Late September through early November is the cleanest window — cooler temperatures (22–28°C), the autumn cured-ibérico carte starts, the Sevillanos are back from August holidays and the kitchens run at full strength. Mid-February through mid-April is also strong for the almadraba tuna arrival and the spring carte. Avoid late July through mid-September (heat above 36°C, summer carte, staff holidays), and Holy Week unless you have booked six months ahead.
Can I eat vegan or vegetarian seriously in Seville?
Yes, with a clear improvement on five years ago. The dedicated vegan rooms (Vega Veg in Centro, El Enano Verde in Macarena, La Habanita in Alfalfa) run full plant-based cartas; the Michelin and modern rooms (Abantal, Sobretablas, Contenedor, Tradevo) will run a vegetable-led set menu on twenty-four hours’ notice. The historic tabernas are harder — the carte runs on jamón and cured pork — but every one carries spinacas con garbanzos, gazpacho, and pisto manchego as the working vegetarian options.
What is the difference between Seville tapas and Basque pintxos?
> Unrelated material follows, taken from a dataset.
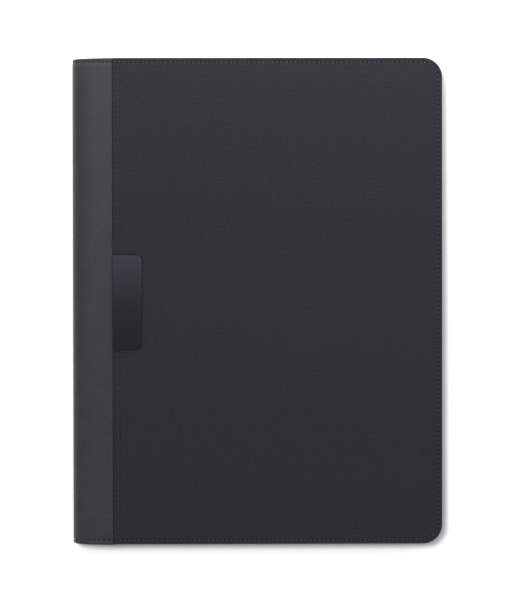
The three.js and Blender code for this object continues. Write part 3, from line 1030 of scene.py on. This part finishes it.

Format and ordering. A Basque pintxo is picked off the counter on a small wooden board and counted at the end (€3–€4 each, the kitchen has plated it for the counter). A Seville tapa is ordered from the camarero, plated to order, and brought to the table or the bar (€3–€5 a tapa, €7–€11 a media-ración, €12–€22 a ración). The Basque crawl is standing at multiple bars; the Seville evening is sit-down or stand at one bar for an hour. The two cities also drink differently — Txakoli in San Sebastián, Manzanilla in Seville.